Print verbatim the opening line of the material and every subsequent line through the one containing "valveAt(sign), front)], chrome)".

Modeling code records
+ + + +

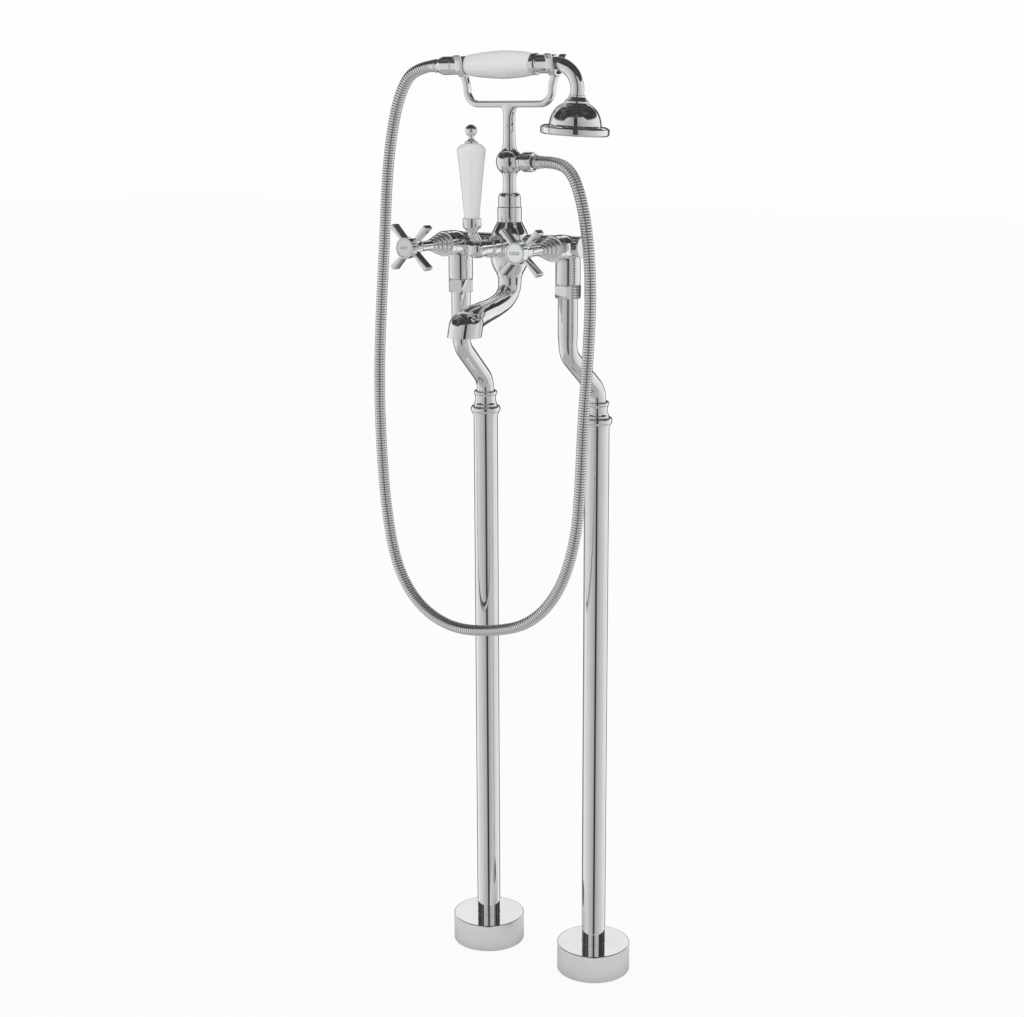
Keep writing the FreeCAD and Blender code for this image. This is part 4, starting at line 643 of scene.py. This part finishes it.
def makeBonnet(name, sign):
    # A turned profile: a straight band, then rings that narrow evenly with a groove behind each.
    b = bonnetSizes
    step = (b["length"] - b["band"]) / b["rings"]
    start = b["back"] + b["band"]
    steps = [(0, b["back"]), (b["wide"] - 0.6, b["back"], 0.3), (b["wide"], b["back"] + 0.7, 0.4),
             (b["wide"], start - 0.8, 0.8)]
    for i in range(b["rings"]):
        radius = b["nose"] + (b["wide"] - b["nose"]) * (b["rings"] - 1 - i) / b["rings"]
        foot = start + i * step
        steps += [(radius - b["groove"], foot, 0.3), (radius - 0.2, foot + 0.9, 0.8),
                  (radius + 0.1, foot + step - 1.4, 0.9), (radius - 0.9, foot + step - 0.1, 0.6)]
    end = b["back"] + b["length"]
    addPiece(name + "ValveBonnet", [lathe(outline(*steps, (0, end)), valveAt(sign), front)], chrome)


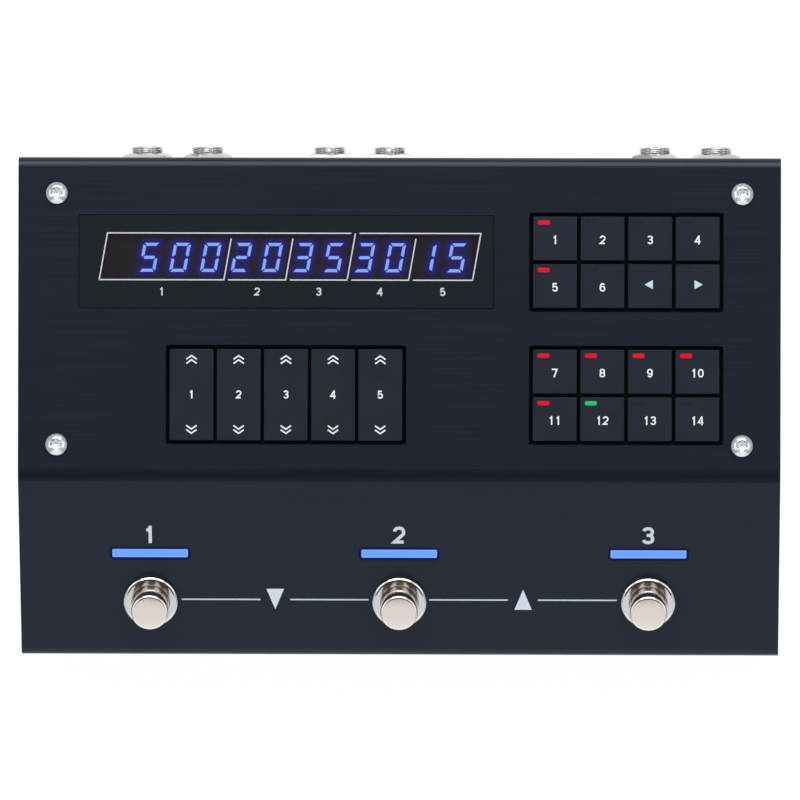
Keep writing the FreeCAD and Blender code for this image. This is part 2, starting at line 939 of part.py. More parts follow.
def key(x, y):
    """One key: the cap on its stem, with two hooks under the frame, and its lamp window."""
    lens_x, lens_y = lens_centre(x, y)
    pocket = block(lens_x, lens_y, lens_length, lens_width, key_top - key_top_wall, key_top)
    cap = key_cap(x, y, key_size, key_size).cut(pocket)
    stem = block(x, y, stem_size, stem_size, stem_bottom, key_top - key_top_wall)
    hook = block(x, y, stem_size + 2 * (stem_gap + hook_reach), hook_width, stem_bottom, hook_top)
    lens = block(lens_x, lens_y, lens_length, lens_width, key_top - key_top_wall - lens_guide, key_top)
    return [all_of([cap, stem, hook]), lens.cut(stem)]


def key_frame(y):
    """The moulded frame under one block of keys, with a guide hole for each stem."""
    inner_x = key_block_x + 2 * (well_margin + frame_setback)
    inner_y = key_block_y + 2 * (well_margin + frame_setback)
    outer = block(right_group_x, y, inner_x + 2 * frame_wall, inner_y + 2 * frame_wall,
                  board_top, deck_under)
    above = block(right_group_x, y, inner_x, inner_y, floor_top, deck_under)
    below = block(right_group_x, y, inner_x, inner_y, board_top, floor_bottom)
    cuts = [above, below]
    for key_x, key_y in key_centres(y):
        guide = stem_size + 2 * stem_gap
        cuts.append(block(key_x, key_y, guide, guide, floor_bottom, floor_top))
        lens_x, lens_y = lens_centre(key_x, key_y)
        cuts.append(rod(light_hole_radius, floor_bottom, floor_top, lens_x, lens_y))
    return less(outer, cuts)


# Rocker keys

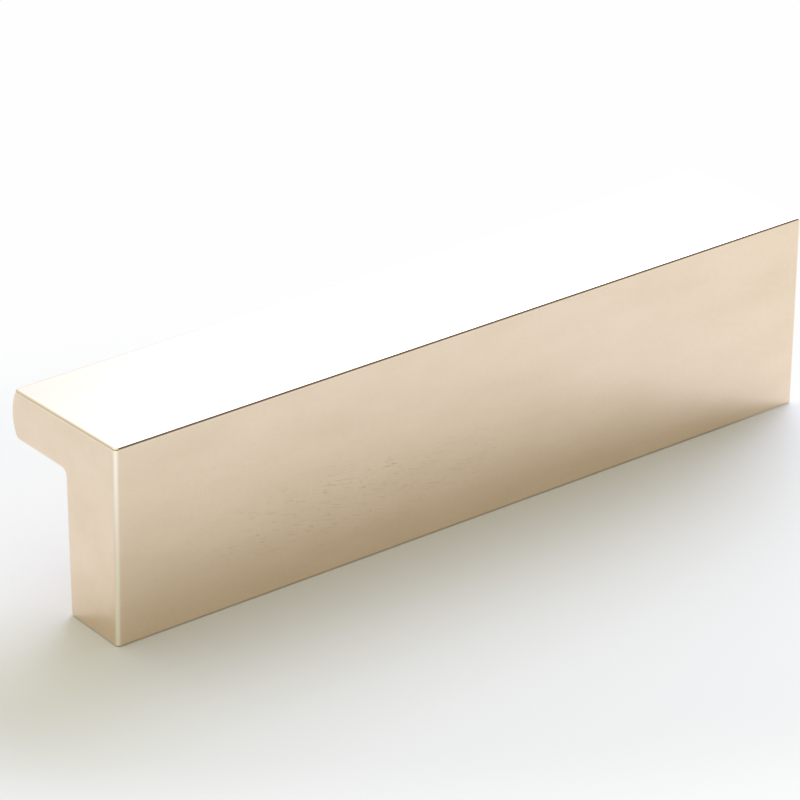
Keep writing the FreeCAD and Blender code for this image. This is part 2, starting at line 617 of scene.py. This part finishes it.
sides_level = add_node(
    tree,
    "ShaderNodeMath",
    settings={"operation": "MULTIPLY"},
    links={0: frontward.outputs["Result"], 1: leftward.outputs["Result"]},
)
flagged_level = add_node(
    tree,
    "ShaderNodeMath",
    settings={"operation": "MULTIPLY"},
    links={0: sides_level.outputs["Value"], 1: flagged.outputs["Value"]},
)
room = add_node(
    tree,
    "ShaderNodeBackground",
    links={"Color": room_light.outputs["Result"], "Strength": flagged_level.outputs["Value"]},
)
horizon = add_node(
    tree,
    "ShaderNodeBackground",
    inputs={"Color": (1.0, 1.0, 1.0, 1.0), "Strength": HORIZON_LEVEL},
)
above_horizon = add_node(
    tree,
    "ShaderNodeMapRange",
    settings={"interpolation_type": "SMOOTHSTEP"},
    inputs={"From Min": HORIZON_TOP, "From Max": ROOM_START, "To Min": 0.0, "To Max": 1.0},
    links={"Value": parts.outputs["Z"]},
)
studio = add_node(
    tree,
    "ShaderNodeMixShader",
    links={
        "Fac": above_horizon.outputs["Result"],
        1: horizon.outputs["Background"],
        2: room.outputs["Background"],
    },
)
add_node(tree, "ShaderNodeOutputWorld", links={"Surface": studio.outputs["Shader"]})

# Camera: a long lens above the front left corner of the bar, as in the photograph.
CAMERA_AZIMUTH = 37.95
CAMERA_ELEVATION = 27.57
CAMERA_ROLL = 0.81
CAMERA_DISTANCE = 604.2 * MM
CAMERA_TARGET = Vector((-2.95, 5.32, 12.67)) * MM
CAMERA_LENS = 229.6
SENSOR_WIDTH = 36.0
CAMERA_CLIP = 10 * MM
azimuth, elevation = math.radians(CAMERA_AZIMUTH), math.radians(CAMERA_ELEVATION)
forward = Vector((
    math.sin(azimuth) * math.cos(elevation),
    math.cos(azimuth) * math.cos(elevation),
    -math.sin(elevation),
))
camera_data = bpy.data.cameras.new("camera")
camera_data.lens = CAMERA_LENS
camera_data.sensor_width = SENSOR_WIDTH
camera_data.clip_start = CAMERA_CLIP
camera = bpy.data.objects.new("camera", camera_data)
level = forward.to_track_quat("-Z", "Y").to_matrix().to_4x4()
roll = Matrix.Rotation(math.radians(CAMERA_ROLL), 4, "Z")
camera.matrix_world = Matrix.Translation(CAMERA_TARGET - CAMERA_DISTANCE * forward) @ level @ roll
bpy.context.scene.collection.objects.link(camera)
bpy.context.scene.camera = camera

bpy.context.scene.view_settings.view_transform = "Standard"
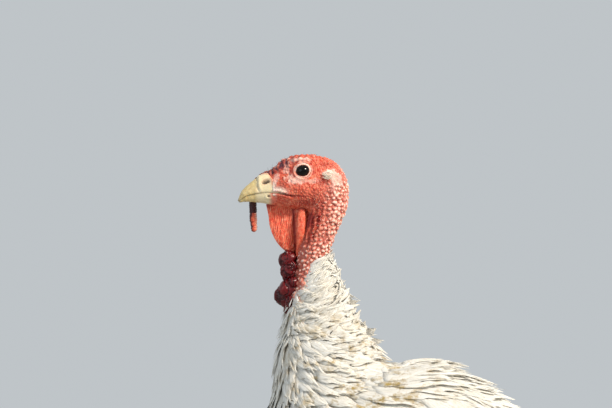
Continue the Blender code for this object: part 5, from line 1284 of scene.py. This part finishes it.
def makeStrands(name, paths, radii, material, slot, roots, columns=4, replaced=()):
    # One thin closed tube along each path (count, rows, 3), with its roots' places on the surface's unwrap, 0 to 1
    count, rows = paths.shape[:2]
    size = rows * columns
    tangents = unit(np.gradient(paths, axis=1))
    side = unit(np.cross(tangents, [0.31, 0.87, 0.17]))
    turn = turns(columns)[:, None]
    ring = np.cos(turn) * side[:, :, None] + np.sin(turn) * np.cross(tangents, side)[:, :, None]
    points = paths[:, :, None] + ring * np.broadcast_to(radii, (count, rows))[:, :, None, None]
    caps = np.array([range(columns)[::-1], range(size - columns, size)])
    jump = (np.arange(count) * size)[:, None, None]
    groups = [(gridFaces(rows, columns, True) + jump).reshape(-1, 4), (caps + jump).reshape(-1, columns)]
    spread = np.meshgrid(np.linspace(-0.5, 0.5, rows), np.linspace(-0.5, 0.5, columns), indexing="ij")
    uv = np.clip(roots[:, None], 0.002, 0.998) + np.stack(spread, -1).reshape(1, -1, 2) * 0.003
    addPiece(name, points, groups, material, slot, replaced, uv)


def makeBeard():
    # Strands that hang from the breast and spread a little towards their ends
    look, draw = beardLook, np.random.default_rng(121)
    count, t = look["count"], np.linspace(0, 1, look["points"])
    length, place = draw.uniform(0.72, 1.0, (count, 1)), draw.uniform(-1, 1, (count, 1))
    s = between(look["stations"], length * t)
    angle = 180 + place * (1.2 + 8.0 * t**1.2) + draw.normal(0, 1.0, (count, 1)) * t
    away = draw.uniform(-1, 2.5, (count, 1)) * (1 - 0.3 * t)
    away = away + 7 * np.sin(t * 1.8) * draw.uniform(0.5, 1.15, (count, 1))
    paths = bodySurface(s, angle, away - 3.5 + 4.5 * ease(t, 0.0, 0.25))
    radii = look["radius"] * (1 - 0.75 * t**2) * draw.uniform(0.8, 1.2, (count, 1))
    roots = unwrap(np.stack([s[:, 0], np.clip(angle[:, 0], -180, 180)], -1))
    makeStrands("beard_bristles", paths, radii, beardBristle, "beard_bristle", roots, replaced=("beard",))


def makeHeadHairs(name, sRange, limit, spacing, lengths, stand, radius, material, seed):
    # Sparse hairs that lean backwards out of the skin between the caruncles
    spots = scatterOn(bodySurface, sRange, (-limit, limit), spacing, tries=6000, seed=seed)
    base = bodySurface(*spots.T, 0.0)
    spots = spots[(np.hypot(base[:, 0], base[:, 2]) > 15) | (np.abs(base[:, 1]) < 6)]
    draw = np.random.default_rng(seed + 1)
    t, long = np.linspace(0, 1, hairPoints), draw.uniform(*lengths, (len(spots), 1))
    turn = spots[:, 1:] + draw.normal(0, 5, (len(spots), 1)) * t
    paths = bodySurface(spots[:, :1] + 0.022 * long * t, turn, -0.4 + stand * long * t * (1 - 0.25 * t))
    makeStrands(name, paths, radius * (1 - 0.75 * t), material, "beard_bristle", unwrap(spots), columns=3)


def makeEarTuft(side, word):
    # Short pale bristles fan backwards over the opening of the ear
    look, draw = tuftLook, np.random.default_rng(141)
    t, shape = np.linspace(0, 1, look["points"]), (look["count"], 1)
    x = draw.uniform(*look["x"], shape) + draw.uniform(3.5, 6.5, shape) * t
    z = draw.uniform(*look["z"], shape) + draw.uniform(-3.2, 0.6, shape) * t
    out = look["out"] + 1.6 * np.sin(t * 2.4) + draw.uniform(-0.4, 0.4, shape)
    roots = np.stack([x[:, 0] / 60, z[:, 0] / 40], -1) + 0.5
    paths, radii = np.stack([x, side * out, z], -1), look["radius"] * (1 - 0.7 * t)
    makeStrands("ear_tuft_" + word, paths, radii, paleHair, "white_feather", roots)


makeBeard()
for name, look in hairLook.items():
    makeHeadHairs(name, *look)
for side, word in bothSides:
    makeEarTuft(side, word)
print("bristles made")

# Floor, light and camera. The camera stands level with the horizon and looks at the middle of the photo
sceneLook = {"distance": 1500.0, "aim": (3.0, -32.6), "horizon": -62.0, "world": 0.8, "frame": 612}


def makeStage():
    mesh = bpy.data.meshes.new("floor")
    mesh.from_pydata([(-4, -4, 0), (4, -4, 0), (4, 4, 0), (-4, 4, 0)], [], [(0, 1, 2, 3)])
    floor = bpy.data.objects.new("floor", mesh)
    bpy.context.scene.collection.objects.link(floor)
    mesh.materials.append(newMaterial("pale floor", {"Base Color": "#a9aba9", "Roughness": 0.9})[0])
    world = bpy.data.worlds.new("studio")
    world.use_nodes = True
    background = world.node_tree.nodes["Background"].inputs
    background["Color"].default_value, background["Strength"].default_value = hexColour("#d3d9dd"), sceneLook["world"]
    bpy.context.scene.world = world


def addLight(name, place, size, energy, colour):
    # A round lamp that looks at the head
    light = bpy.data.lights.new(name, "AREA")
    light.shape, light.size, light.energy, light.color = "DISK", size, energy, hexColour(colour)[:3]
    lamp = bpy.data.objects.new(name, light)
    bpy.context.scene.collection.objects.link(lamp)
    x, y, z = eyePlace + np.array([20, 0, -120]) * mm - place
    lamp.location = place
    lamp.rotation_euler = (math.atan2(math.hypot(x, y), -z), 0, math.atan2(y, x) - math.pi / 2)


def makeCamera():
    look = sceneLook
    camera = bpy.data.cameras.new("camera")
    camera.lens = camera.sensor_width * look["distance"] / look["frame"]
    lens = bpy.data.objects.new("camera", camera)
    bpy.context.scene.collection.objects.link(lens)
    aimX, aimZ = look["aim"]
    lens.location = np.array([aimX, -look["distance"], look["horizon"]]) * mm + eyePlace
    lens.rotation_euler = (math.pi / 2 + math.atan2(aimZ - look["horizon"], look["distance"]), 0, 0)
    bpy.context.scene.camera = lens


bpy.context.scene.view_settings.view_transform = "Standard"
makeStage()
addLight("key", (1.05, -1.1, 2.0), 0.45, 60, "#fff4e4")
addLight("fill", (-1.9, -1.5, 1.2), 1.6, 10, "#dfeaf5")
addLight("back", (1.5, 1.6, 1.8), 1.0, 13, "#fff6e8")
makeCamera()
print("scene ready")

+ + + +

Result of the task:
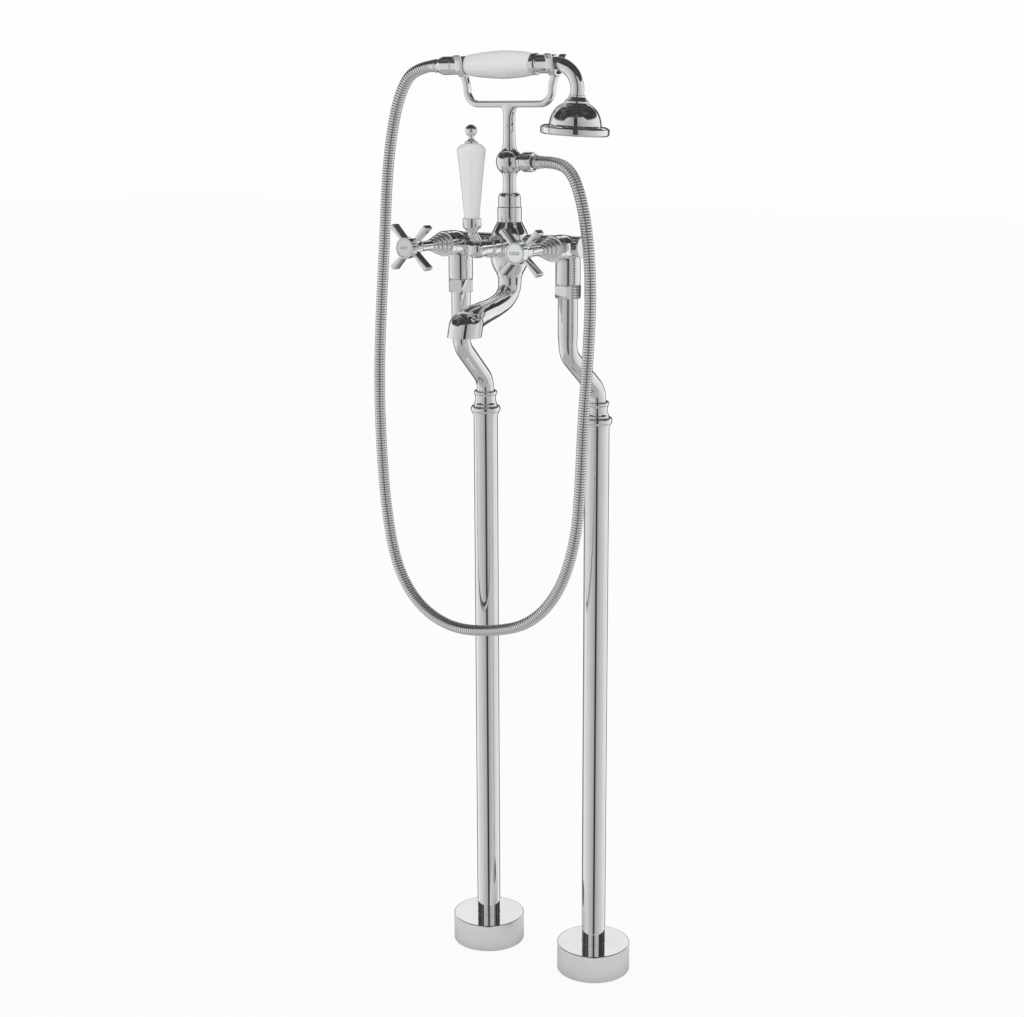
Keep writing the FreeCAD and Blender code for this image. This is part 4, starting at line 643 of scene.py. This part finishes it.
def makeBonnet(name, sign):
    # A turned profile: a straight band, then rings that narrow evenly with a groove behind each.
    b = bonnetSizes
    step = (b["length"] - b["band"]) / b["rings"]
    start = b["back"] + b["band"]
    steps = [(0, b["back"]), (b["wide"] - 0.6, b["back"], 0.3), (b["wide"], b["back"] + 0.7, 0.4),
             (b["wide"], start - 0.8, 0.8)]
    for i in range(b["rings"]):
        radius = b["nose"] + (b["wide"] - b["nose"]) * (b["rings"] - 1 - i) / b["rings"]
        foot = start + i * step
        steps += [(radius - b["groove"], foot, 0.3), (radius - 0.2, foot + 0.9, 0.8),
                  (radius + 0.1, foot + step - 1.4, 0.9), (radius - 0.9, foot + step - 0.1, 0.6)]
    end = b["back"] + b["length"]
    addPiece(name + "ValveBonnet", [lathe(outline(*steps, (0, end)), valveAt(sign), front)], chrome)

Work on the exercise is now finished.